§ **Data excerpt**
'''

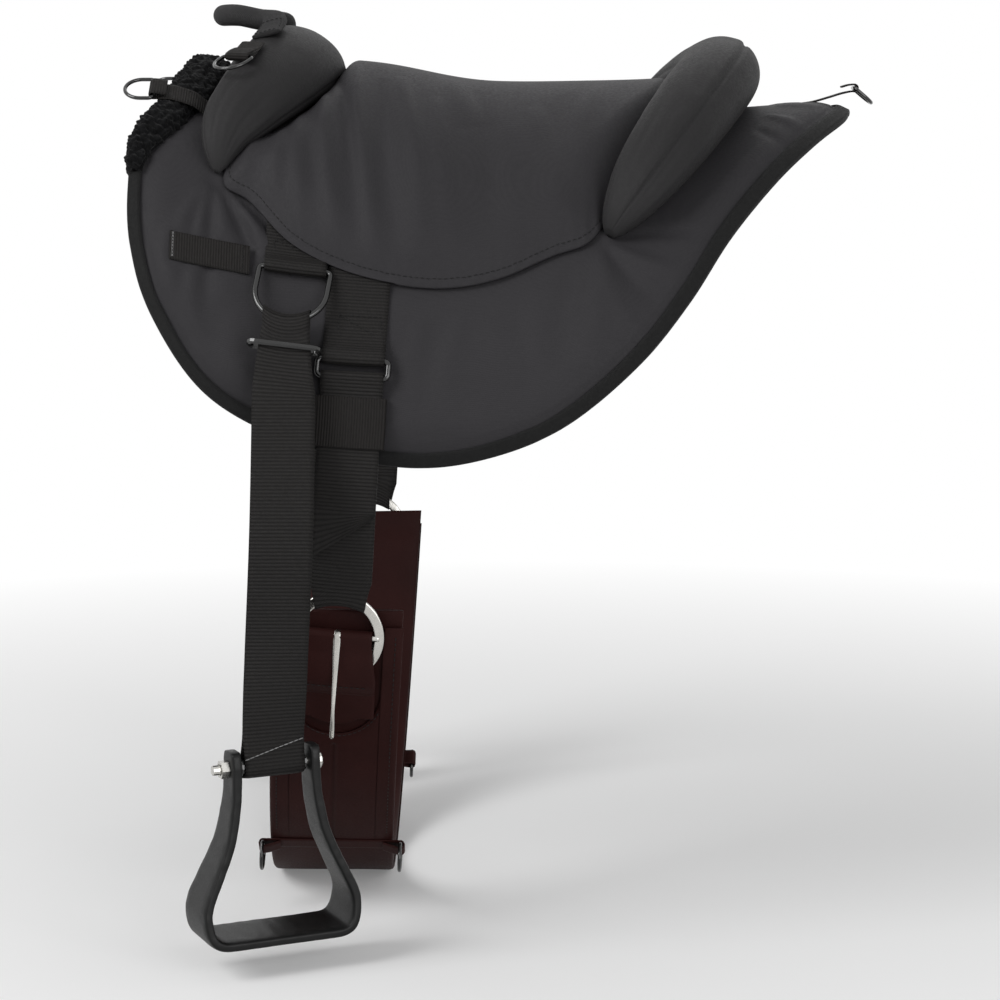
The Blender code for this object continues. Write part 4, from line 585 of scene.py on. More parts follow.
FLAP_FOLDS = ((-237, 190, -246, 330, 2.2, 5.5, 3), (-234, 192, -240, 318, -1.9, 4.0, 1),
              (-230, 196, -222, 300, 1.9, 6, -4), (-229, 193, -196, 262, -2.6, 4.0, -3),
              (-226, 192, -182, 262, 2.6, 5.0, -4), (-241, 194, -270, 300, 1.8, 7, 5),
              (-240, 200, -258, 290, -1.3, 4, 3), (-222, 193, -166, 246, -1.9, 3.5, -2),
              (-262, 240, -280, 330, 1.1, 9, 2), (-246, 330, -240, 392, 1.0, 12, 2),
              (-215, 300, -206, 388, 1.2, 10, 3), (-190, 330, -184, 396, -1.0, 9, 0))
TAIL_FOLDS = ((84, 232, 150, 268, 1.9, 4.5, 4), (84, 234, 134, 300, -1.4, 4.5, 4),
              (80, 236, 112, 326, 1.3, 6, 5), (76, 238, 70, 350, 1.3, 8, -6),
              (60, 246, 44, 370, -1.0, 9, 4), (90, 228, 176, 232, -1.2, 4, -3),
              (226, 60, 262, 96, 1.2, 5, 3), (214, 92, 246, 130, -0.9, 5, 2),
              (236, 20, 276, 40, 1.0, 6, 3), (-28, 288, -46, 392, 1.3, 9, 5),
              (12, 286, 18, 384, -0.9, 10, -4), (-62, 290, -74, 396, 1.1, 8, 3))
SEAM_TIPS, SEAM_DROP = np.array([-0.236, 0.081]), 0.270
SEAM = [(SEAM_TIPS[0] + (SEAM_TIPS[1] - SEAM_TIPS[0]) * a, SEAM_DROP * b) for a, b in
        ((0.0, .70), (.09, .755), (.2, .885), (.36, .965), (.56, 1.0), (.72, .975), (.86, .905),
         (1.0, .85))]
SEAM = through(SEAM, 160)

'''

Go back to the listing above and please repeat it exactly.

§ **The result**
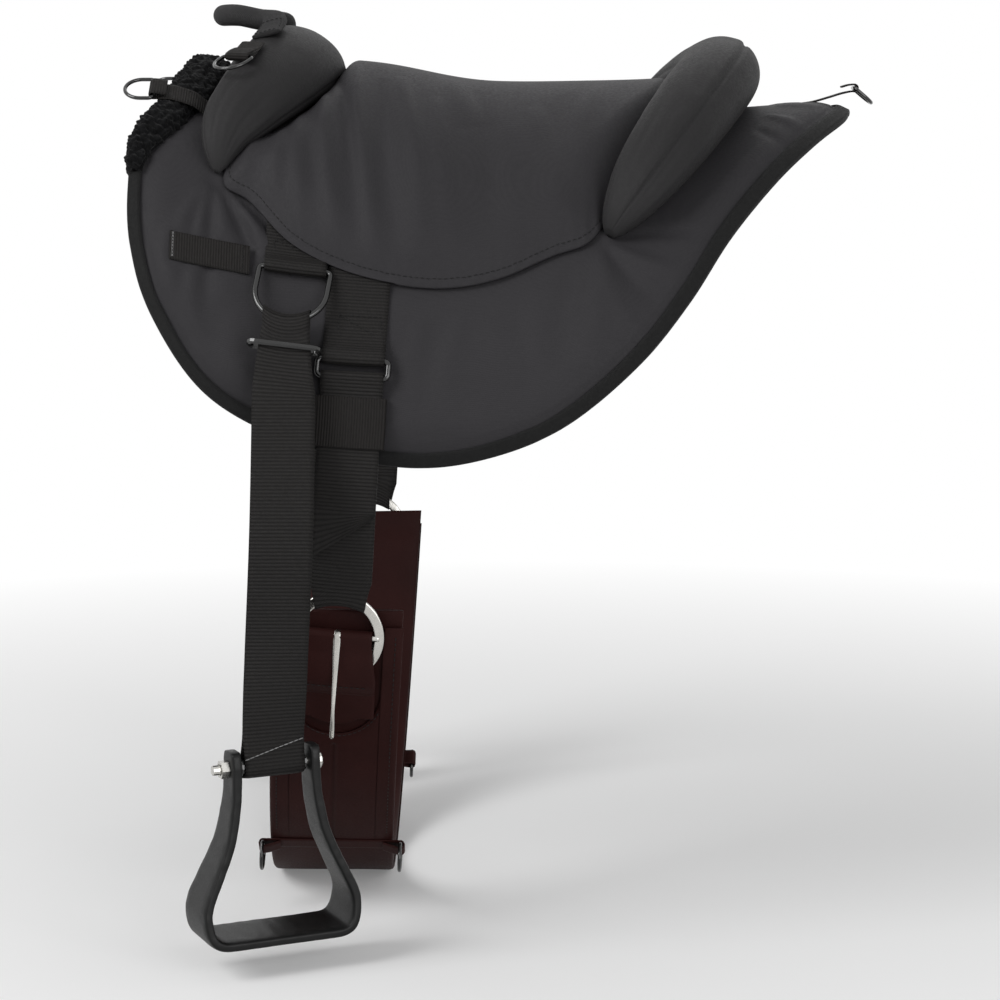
The Blender code for this object continues. Write part 4, from line 585 of scene.py on. More parts follow.
FLAP_FOLDS = ((-237, 190, -246, 330, 2.2, 5.5, 3), (-234, 192, -240, 318, -1.9, 4.0, 1),
              (-230, 196, -222, 300, 1.9, 6, -4), (-229, 193, -196, 262, -2.6, 4.0, -3),
              (-226, 192, -182, 262, 2.6, 5.0, -4), (-241, 194, -270, 300, 1.8, 7, 5),
              (-240, 200, -258, 290, -1.3, 4, 3), (-222, 193, -166, 246, -1.9, 3.5, -2),
              (-262, 240, -280, 330, 1.1, 9, 2), (-246, 330, -240, 392, 1.0, 12, 2),
              (-215, 300, -206, 388, 1.2, 10, 3), (-190, 330, -184, 396, -1.0, 9, 0))
TAIL_FOLDS = ((84, 232, 150, 268, 1.9, 4.5, 4), (84, 234, 134, 300, -1.4, 4.5, 4),
              (80, 236, 112, 326, 1.3, 6, 5), (76, 238, 70, 350, 1.3, 8, -6),
              (60, 246, 44, 370, -1.0, 9, 4), (90, 228, 176, 232, -1.2, 4, -3),
              (226, 60, 262, 96, 1.2, 5, 3), (214, 92, 246, 130, -0.9, 5, 2),
              (236, 20, 276, 40, 1.0, 6, 3), (-28, 288, -46, 392, 1.3, 9, 5),
              (12, 286, 18, 384, -0.9, 10, -4), (-62, 290, -74, 396, 1.1, 8, 3))
SEAM_TIPS, SEAM_DROP = np.array([-0.236, 0.081]), 0.270
SEAM = [(SEAM_TIPS[0] + (SEAM_TIPS[1] - SEAM_TIPS[0]) * a, SEAM_DROP * b) for a, b in
        ((0.0, .70), (.09, .755), (.2, .885), (.36, .965), (.56, 1.0), (.72, .975), (.86, .905),
         (1.0, .85))]
SEAM = through(SEAM, 160)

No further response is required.